Will the leadership of the BJP now have the instinct to trust its wisdom, or will it succumb to the temptation of submitting to the old instinct? It has plenty to talk about: the new highways, high growth, strengthening rupee, forex reserves, global support on terrorism, the Kashmir election, revival of Indian manufacturing, the rise of the global Indian and, of course, the falling interest rates and the booming Sensex. Not all of it has been entirely due to what it has done in its own five years — the main problem with massive structural reform of the kind that has been carried out in India is that the one who initiates it usually pays the price for the pain it brings initially while his successors then dine out on the boom times that follow much later. Taking the cue from its own ‘India Shining’ campaign, the leadership of the BJP has the choice of approaching the election with this happy report card and a promise of an even better future. This may bring them back in power without necessarily dividing the nation or spreading any more hatred. Or they can fall back to the VHP-Modi line and promise to build a glorious Ram temple at Ayodhya, throw out all the Bangladeshis, abolish Article 370 and so on. The choice is theirs and they will have to make it in a week or two.
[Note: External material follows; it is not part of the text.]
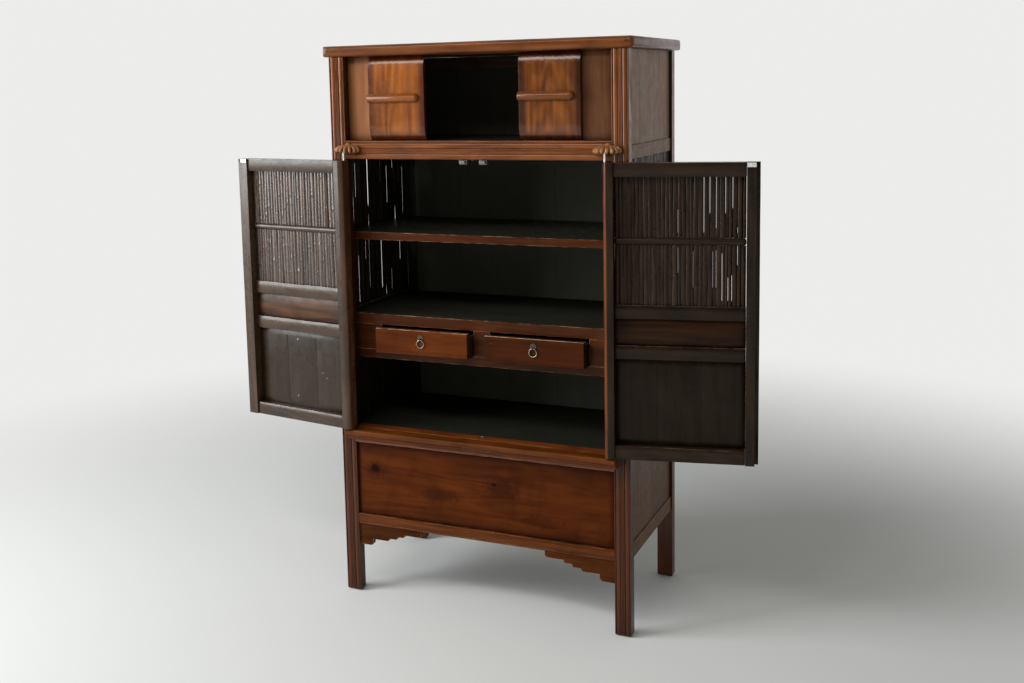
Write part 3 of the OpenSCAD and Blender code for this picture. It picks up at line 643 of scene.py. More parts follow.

And as they do so, they would do well to consider one more fact: that promises made on the first, governance-oriented agenda, may even be possible to fulfill. But any commitments made on the divisive idea, from the temple to Article 370, are unlikely to be kept and the rest of the country (outside of Gujarat) is unlikely to be satisfied with a mere consolation prize like the opportunity to kill and burn a few of those they hate once in a while.